The Greener Cattle Initiative will fund research to expand options available to cattle producers for mitigating enteric methane.

Cattle Grazing
Alex Konon |

Cattle producers in some parts of the world have only just gained access to the first generation of methane-reducing feed additives such as DSM's Bovaer, but a new research consortium aims to multiply the number of options that could be available in the future.

The Greener Cattle Initiative awarded its first grant of more than US$750,000 to Penn State's Distinguished Professor of Dairy Nutrition Dr. Alexander N. Hristov in mid-August. The funds will support Hristov's work to develop new methane inhibitors for cattle producers by focusing on innovative compounds that have shown an ability to reduce enteric methane emissions by at least 30% in early laboratory tests.

But Hristov's project won't be the consortium's last investment.

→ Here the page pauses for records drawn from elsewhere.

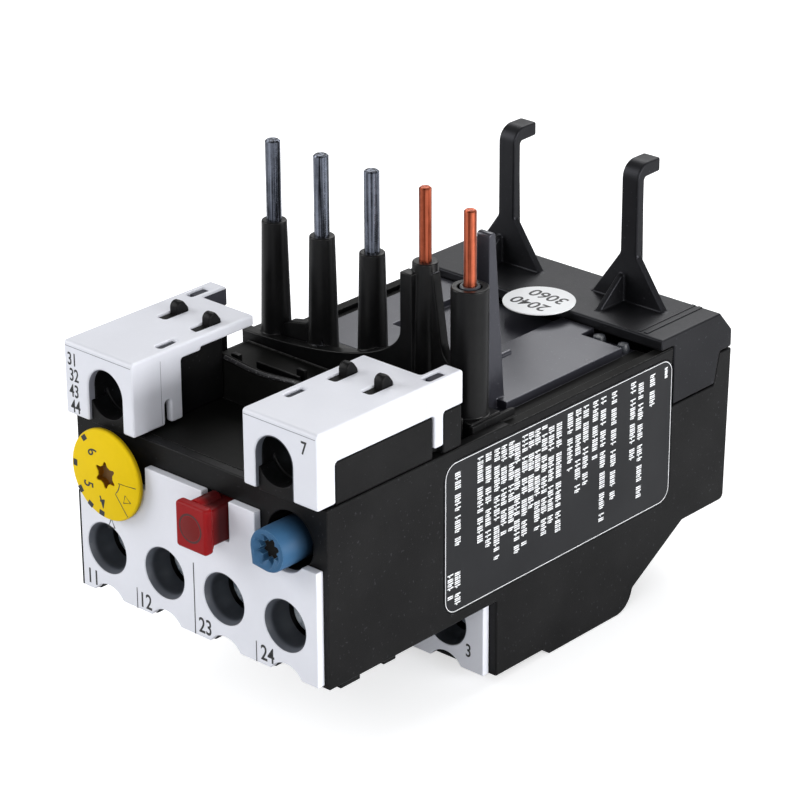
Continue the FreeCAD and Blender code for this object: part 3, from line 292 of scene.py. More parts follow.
def yellow_plastic():
    """Setting dial: painted shade turns its driver recess brown and its rim olive where it turns away from
    the light.
    """
    finish = moulded("yellow_plastic", linear(226, 192, 0), 0.45, grain=0.006, cloud=0.03,
                     edge_wear_and_light=linear(240, 206, 10), gloss=0.1)
    x, y, z = finish.axes()
    off = (x - DIAL[0]) * (x - DIAL[0]) + (z - DIAL[2]) * (z - DIAL[2])
    plain = Value(finish.tree, finish.shader.inputs["Base Color"].links[0].from_socket)
    # Painted shade: brown inside the driver recess, olive on the side of the rim.
    recess = (1 - rise(off, 3.4, 4.4)) * rise(y, -1.3, -1.14)
    rim = rise(off, 37.5, 40.0) * rise(y, -1.25, -0.8)
    shaded = mixed(recess, plain, linear(112, 66, 8))
    finish.set(Base_Color=mixed(rim * 0.8, shaded, linear(134, 110, 0)))
    return finish


def red_plastic():
    """Test button: bright head, and painted shade that darkens the shank behind it."""
    finish = moulded("red_plastic", linear(142, 14, 18), 0.42, grain=0.008, cloud=0.04,
                     edge_wear_and_light=linear(190, 50, 52), gloss=0.14)
    # Painted shade on the shank, darker further behind the head.
    return shade_by_depth(finish, -2.95, -1.2, linear(66, 8, 10))


def blue_plastic():
    """Reset knob: pale rim, and painted shade that darkens it further down in its well."""
    finish = moulded("blue_plastic", linear(54, 94, 130), 0.5, grain=0.012, cloud=0.05,
                     edge_wear_and_light=linear(134, 180, 210), gloss=0.15)
    # Painted shade, darker further into the well.
    return shade_by_depth(finish, -2.8, 2.4, linear(15, 28, 42))


def pit_shade_black():
    """Painted shade: near-black for the unlit insides of the covers and for sheets laid where shade falls;
    almost no light comes back from it.
    """
    return moulded("pit_shade_black", linear(8, 8, 7), 0.6, grain=0.01, edge_wear_and_light=linear(84, 84, 84), gloss=0.12)


def funnel_shade_grey():
    """Painted shade: dark grey of white plastic in shade, lining the terminal funnels and the right arch; the
    pocket domes and coil sleeve ring wear the same grey.
    """
    finish = moulded("funnel_shade_grey", linear(92, 96, 104), 0.4, grain=0.006)
    # Painted shade, darker further into the funnel.
    return shade_by_depth(finish, 0.7, 1.25, linear(52, 55, 61))


def dial_shade():
    """Painted shade: brown bottom of the dial's driver recess."""
    return moulded("dial_shade", linear(96, 62, 6), 0.6, grain=0.01)


def red_shade():
    """Painted shade of the test button's ring groove."""
    return moulded("red_shade", linear(70, 8, 10), 0.6, grain=0.006)


def red_matt():
    """Duller red of the test button's round centre."""
    return moulded("red_matt", linear(112, 22, 22), 0.6, grain=0.012, cloud=0.06, gloss=0.2)


def seam_and_shade_grey():
    """Grey of thin seams in the white mouldings, and painted shade on the left arch's inner face."""
    return moulded("seam_and_shade_grey", linear(128, 130, 140), 0.6, grain=0.004)


def ivory_plastic():
    """Warm off-white of the parts inside."""
    return moulded("ivory_plastic", linear(226, 218, 196), 0.45, grain=0.01, cloud=0.03)


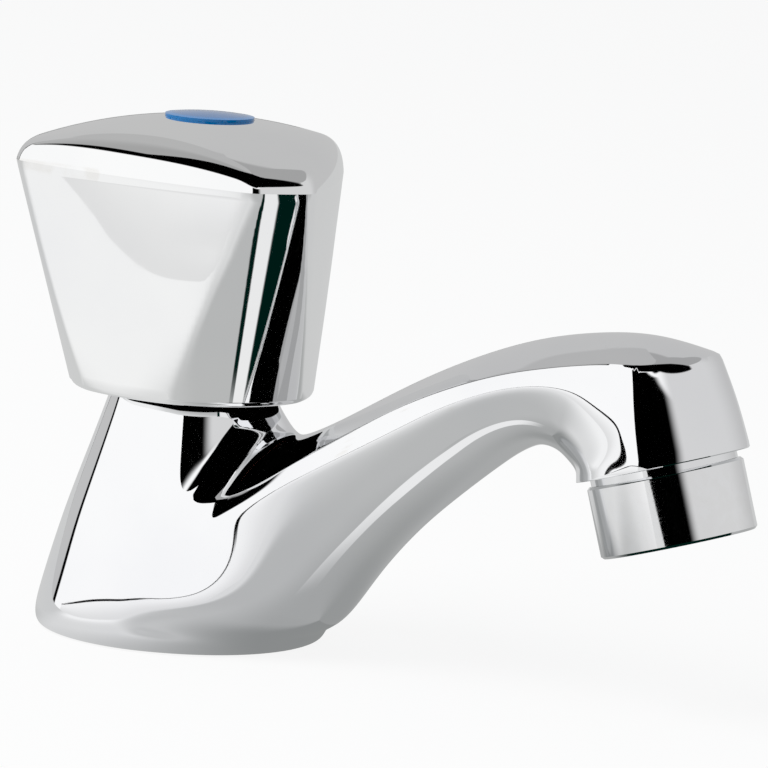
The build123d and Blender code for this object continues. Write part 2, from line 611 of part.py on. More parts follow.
# Rubber ring in the groove under the base
with BuildPart() as base_seal:
    with BuildSketch(Plane.XY):
        Circle(BASE_SEAL_OUT_R - PUSH)
        Circle(BASE_SEAL_IN_R + PUSH, mode=Mode.SUBTRACT)
    extrude(amount=BASE_SEAL_T - PUSH)
base_seal.part.label = "base_seal"
export_step(base_seal.part, "parts/base_seal.step")

# Threaded tail that goes down through the deck
with BuildPart() as tail:
    run = [(TAIL_BORE_R, -TAIL_LENGTH), (TAIL_R - 1.2, -TAIL_LENGTH), (TAIL_R, -TAIL_LENGTH + 1.2)]
    for ring in range(int((TAIL_LENGTH - 1.6 - TAIL_PLAIN) / TAIL_PITCH)):
        ring_z = -TAIL_LENGTH + 1.6 + ring * TAIL_PITCH
        run += [(TAIL_R, ring_z), (TAIL_R - TAIL_RING_DEPTH, ring_z + TAIL_PITCH * 0.4)]
        run += [(TAIL_R, ring_z + TAIL_PITCH * 0.8)]
    run += [(TAIL_R, LAND_RISE), (TAIL_STUB_R, LAND_RISE)]
    run += [(TAIL_STUB_R, TAIL_STUB_L), (TAIL_BORE_R, TAIL_STUB_L)]
    add(turned(run))
tail.part.label = "tail"
export_step(tail.part, "parts/tail.step")

# Rubber clamp washer under the deck
with BuildPart() as clamp_rubber:
    with BuildSketch(Plane.XY.offset(-DECK_T)):
        Circle(CLAMP_R)
        Circle(CLAMP_HOLE_R, mode=Mode.SUBTRACT)
    extrude(amount=-CLAMP_RUBBER_T)
clamp_rubber.part.label = "clamp_rubber"
export_step(clamp_rubber.part, "parts/clamp_rubber.step")

# Metal clamp washer below the rubber one
with BuildPart() as clamp_plate:
    with BuildSketch(Plane.XY.offset(-DECK_T - CLAMP_RUBBER_T)):
        Circle(CLAMP_R)
        Circle(CLAMP_HOLE_R, mode=Mode.SUBTRACT)
    extrude(amount=-CLAMP_METAL_T)
clamp_plate.part.label = "clamp_plate"
export_step(clamp_plate.part, "parts/clamp_plate.step")

# Back nut that pulls the tap down on the deck
with BuildPart() as back_nut:
    nut_top = -DECK_T - CLAMP_RUBBER_T - CLAMP_METAL_T
    with BuildSketch(Plane.XY.offset(nut_top)):
        RegularPolygon(NUT_AF / 2, 6, major_radius=False)
        Circle(TAIL_R + PUSH, mode=Mode.SUBTRACT)
    extrude(amount=-NUT_H)
back_nut.part.label = "back_nut"
export_step(back_nut.part, "parts/back_nut.step")
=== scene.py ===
from math import atan2, cos, pi, radians, sin, sqrt

import bmesh
import bpy
from mathutils import Matrix, Vector


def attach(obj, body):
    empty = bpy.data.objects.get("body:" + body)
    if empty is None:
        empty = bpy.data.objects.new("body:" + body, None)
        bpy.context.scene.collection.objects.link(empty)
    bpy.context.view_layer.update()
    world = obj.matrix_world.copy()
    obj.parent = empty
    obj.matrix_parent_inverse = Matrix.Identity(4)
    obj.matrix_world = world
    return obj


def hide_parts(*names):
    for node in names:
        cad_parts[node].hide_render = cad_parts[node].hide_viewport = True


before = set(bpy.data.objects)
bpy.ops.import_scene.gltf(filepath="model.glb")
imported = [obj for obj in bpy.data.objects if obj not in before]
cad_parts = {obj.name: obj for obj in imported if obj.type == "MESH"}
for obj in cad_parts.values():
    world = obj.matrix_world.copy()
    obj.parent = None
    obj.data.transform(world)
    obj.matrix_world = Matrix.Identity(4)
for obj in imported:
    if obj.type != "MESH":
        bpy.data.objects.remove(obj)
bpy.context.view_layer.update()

# Studio
# The tap stands on a pale deck in a white light tent. Chrome shows the tent: its white left
# wall, the dark opening around the camera, thin seams of the cloth and a grey ceiling.
CAMERA_AZIMUTH = radians(27.93)
CAMERA_ELEVATION = radians(8.38)
CAMERA_ROLL = radians(3.68)
CAMERA_DISTANCE = 0.9
CAMERA_LENS = 269.2
CAMERA_TARGET = Vector((0.03426, 0.0, 0.04411))
TENT_FRONT = atan2(-cos(CAMERA_AZIMUTH), sin(CAMERA_AZIMUTH))
# the greys of the tent's walls, and the ceiling's from the back to the front
BACK_GREY, RIGHT_GREY = 0.54, 0.68
CEILING_GREYS = (0.47, 0.38)
# bearings from the tent's front, in degrees, at which its parts begin and end
BACK_CORNER = (-124.0, -118.0)
BACK_SEAM = (-124.0, -119.8)
OPENING_LEFT, OPENING_RIGHT = (-35.5, -31.5), (14.0, 30.0)
RIGHT_CORNER = (12.0, 30.0)
RIGHT_FADE = (95.0, 150.0)
CEILING_FADE = (-124.0, -90.0)
GAP_ENDS = (-118.0, 75.0)
JOIN_END = (-34.0, -30.0)
# heights in degrees: the opening's top, the ceiling's start, the gap's top and bottom, and the
# join with the deck; steps give two bearings and the heights at them, and add up
OPENING_TOP = (27.5, 29.5)
EAVE_STEPS = ((-126.0, -122.0, 42.0, 31.0), (70.0, 80.0, 0.0, 11.0), (8.0, 20.0, 0.0, 3.2))
GAP_TOP_STEPS = ((-116.0, -84.0, 32.0, 38.0), (-80.0, -66.0, 0.0, 90.0))
GAP_BOTTOM = (30.8, 31.8)
JOIN_HEIGHTS = (-2.0, -0.3)
# painted shade the chrome sees on the deck, left, in front and right: how it pales by distance
# from the foot of the spout, near and further off; then the bearings at which the shades meet
SPOUT_FOOT = 0.03
DECK_SHADES = (
    ((0.012, 0.055, 0.27, 0.72), (0.05, 0.2, 0.0, 0.2)),
    ((0.01, 0.04, 0.38, 0.52), (0.04, 0.22, 0.0, 0.25)),
    ((0.01, 0.04, 0.39, 0.49), (0.09, 0.15, 0.0, 0.25)),
)
DECK_BEHIND = (0.02, 0.07, 0.27, 0.62)
DECK_RIGHT_DIM = (20.0, 100.0, 1.0, 0.82)
BEHIND_TO_LEFT, LEFT_TO_FRONT, FRONT_TO_RIGHT = (-112.0, -94.0), (-62.0, -42.0), (-40.0, -20.0)
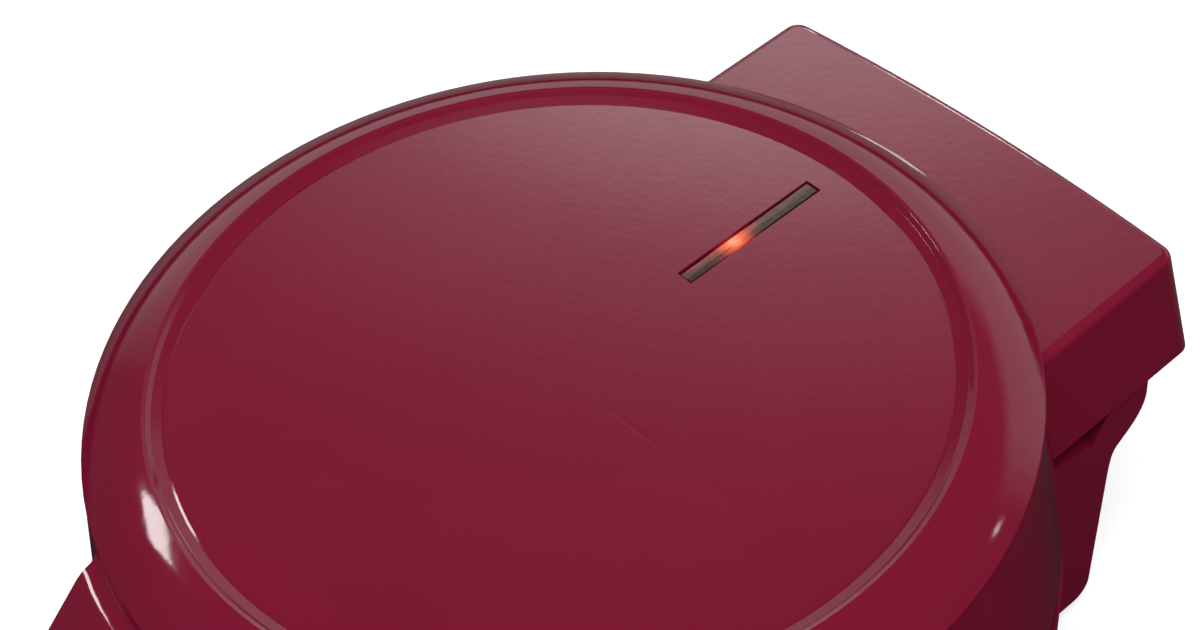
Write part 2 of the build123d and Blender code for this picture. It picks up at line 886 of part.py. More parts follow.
with BuildPart() as base_shell:
    revolve(bowl_side(0, base_floor_z), axis=Axis.Z)
    add(outer_leg)
    add(outer_base_handle)
    revolve(bowl_side(wall, ledge_top_z), axis=Axis.Z, mode=Mode.SUBTRACT)
    add(inner_leg, mode=Mode.SUBTRACT)
    add(inner_base_handle, mode=Mode.SUBTRACT)
    with Locations((0, 0, base_floor_z)):
        Cylinder(cover_radius + slide_gap, cover_thickness, align=lower_seat, mode=Mode.SUBTRACT)
        Cylinder(cover_radius - cover_ledge, base_height, align=lower_seat, mode=Mode.SUBTRACT)
    for x, y in cover_spots:
        add_post(facing_up(x, y, cover_top_z), boss_radius, cover_post_height)
        cut_hole(facing_down(x, y, cover_top_z), pilot_radius, pilot_depth)
    for x, y in leg_boss_spots:
        place = facing_down(x, y, base_carrier_bottom)
        add_post(place, boss_radius, base_carrier_bottom - base_floor_z - wall / 2)
    for x, y in lower_handle_boss_spots:
        add(post_inside(facing_down(x, y, base_carrier_bottom), base_handle_room))
    for x, y in leg_boss_spots + lower_handle_boss_spots:
        cut_hole(facing_up(x, y, base_carrier_bottom), pilot_radius, pilot_depth)
    for x in (-clamp_screw_place, clamp_screw_place):
        low = base_floor_z + wall / 2
        add_post(facing_up(x, clamp_y, low), clamp_post_radius, gland_z - low)
        cut_hole(facing_up(x, clamp_y, gland_z), pilot_radius, pilot_depth)
    for start in (-leg_half_width, lug_inner):
        add(hinge_lug(start))
    for start in (-lug_inner - lug_thickness, lug_inner):
        add(hinge_ear(start))
    for start in knuckle_sides:
        knuckle_bar(
            start - knuckle_side_gap,
            knuckle_width + 2 * knuckle_side_gap,
            knuckle_clear,
            Mode.SUBTRACT,
        )
    knuckle_bar(-lug_bore_end, 2 * lug_bore_end, pin_radius + pin_play, Mode.SUBTRACT)
    with Locations((0, leg_top_reach, leg_top_z)):
        Box(2 * lead_notch_half, 4 * wall, 2 * lead_notch_depth, mode=Mode.SUBTRACT)
    with Locations(gland_plane):
        Cylinder(gland_radius + slide_gap, 4 * wall, mode=Mode.SUBTRACT)
        Cylinder(gland_flange_radius + slide_gap, 2 * wall, align=lower_seat, mode=Mode.SUBTRACT)
    for x in (-rear_foot_x, rear_foot_x):
        with BuildSketch(level(base_floor_z)) as seat:
            with Locations((x, rear_foot_y)):
                SlotOverall(rear_foot_length + 2 * slide_gap, rear_foot_width + 2 * slide_gap)
        extrude(seat.sketch, amount=foot_seat_depth, mode=Mode.SUBTRACT)
save(base_shell.part, "base_shell")


# Upper plate: a round dish with square peaks, a heater ridge and three screw bosses on its back
groove = heater_tube(heater_radius + heater_gap)

peak_field = plate_radius - plate_wall - peak_margin
peak_row = [(i - (peak_count - 1) / 2) * peak_pitch for i in range(peak_count)]
peak_spots = [(x, y) for x in peak_row for y in peak_row if math.hypot(x, y) < peak_field]

with BuildPart() as peaks:
    with BuildSketch(facing_down(0, 0, closing_z + plate_depth)) as field:
        with Locations(*peak_spots):
            Rectangle(peak_side, peak_side)
    extrude(amount=plate_depth - peak_gap / 2, taper=peak_taper)
    with Locations((0, 0, closing_z)):
        Cylinder(peak_field, plate_depth, align=lower_seat, mode=Mode.INTERSECT)

with BuildPart() as upper_plate:
    with BuildSketch(Plane.XZ) as dish:
        with BuildLine():
            Polyline(
                (0, closing_z + plate_depth),
                (plate_radius - plate_wall - plate_floor / 2, closing_z + plate_depth),
                (plate_radius - plate_wall, closing_z + plate_depth - plate_floor / 2),
                (plate_radius - plate_wall, closing_z + plate_gap / 2),
                (plate_radius, closing_z + plate_gap / 2),
                (plate_radius, upper_back_z),
                (0, upper_back_z),
                close=True,
            )
        make_face()
        for corner in (plate_radius - plate_wall, plate_radius):
            fillet(corner_at(dish, corner, closing_z + plate_gap / 2), radius=plate_rim_fillet)
    revolve(axis=Axis.Z)
    add(peaks.part)
    with BuildSketch(level(upper_back_z)) as ridge:
        Circle(heater_ring + heater_ridge)
        Circle(heater_ring - heater_ridge, mode=Mode.SUBTRACT)
    extrude(amount=heater_ridge_height)
    for x, y in plate_boss_spots:
        add_post(facing_up(x, y, upper_back_z), plate_boss_radius, plate_boss_height)
    add(groove, mode=Mode.SUBTRACT)
    for x, y in plate_boss_spots:
        cut_hole(facing_up(x, y, closing_z + boss_top), pilot_radius, plate_boss_height + plate_floor / 2)

# Lower plate: the same casting turned over, with bosses for the thermostat and the fuse clip
lower_boss_spots = [(-strip_screw_place, 0), (strip_screw_place, 0)]

with BuildPart() as lower_plate:
    mirror(upper_plate.part, about=closing_plane)
    for x, y in lower_boss_spots:
        add_post(facing_down(x, y, lower_back_z), strip_boss_radius, thermostat_cup_height)
        cut_hole(facing_down(x, y, strip_top_z), pilot_radius, short_pilot_depth)
    add_post(facing_down(0, clip_screw_y, lower_back_z), strip_boss_radius, clip_boss_height)
    cut_hole(facing_down(0, clip_screw_y, clip_top_z), pilot_radius, short_pilot_depth)
save(upper_plate.part, "upper_plate")
save(lower_plate.part, "lower_plate")

# Heaters, with a terminal pin on each end
with BuildPart() as upper_heater:
    add(heater_tube(heater_radius))
    for x in (-heater_exit, heater_exit):
        add_post(facing_up(x, heater_end_y, heater_end_z), heater_pin_radius, heater_pin_length)
save(upper_heater.part, "upper_heater")

with BuildPart() as lower_heater:
    mirror(upper_heater.part, about=closing_plane)
save(lower_heater.part, "lower_heater")

# Heat shields, pressed sheets that lie on the carriers' arms
shield_z = closing_z + arm_top

with BuildPart() as upper_heat_shield:
    with BuildSketch(level(shield_z)) as sheet:
        Circle(shield_radius)
        Circle(shield_bore, mode=Mode.SUBTRACT)
        with Locations(*plate_boss_spots):
            Circle(shank_hole_radius, mode=Mode.SUBTRACT)
        with Locations((-heater_exit, heater_end_y), (heater_exit, heater_end_y)):
            Rectangle(2 * shield_slot, 4 * shield_slot, mode=Mode.SUBTRACT)
    extrude(amount=shield_thickness)
    with BuildSketch(level(shield_z)) as flange:
        Circle(shield_radius)
        Circle(shield_radius - shield_thickness, mode=Mode.SUBTRACT)
    extrude(amount=shield_flange)
save(upper_heat_shield.part, "upper_heat_shield")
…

Juan Tricarico, director of the Greener Cattle Initiative and senior vice president for environmental research and distinguished scientist at Dairy Management Inc., said the consortium will continue to fund enteric methane research until producers have access to a variety of products and strategies.

“Not every farmer is the same, not every feed ration is formulated the same way, and not every nutritionist has the same feed ingredients to work with, so to have more options is the responsible thing to do so that producers can select what is best for them,” Tricarico said. “We can't expect to have a single silver bullet that is going to solve the issue.”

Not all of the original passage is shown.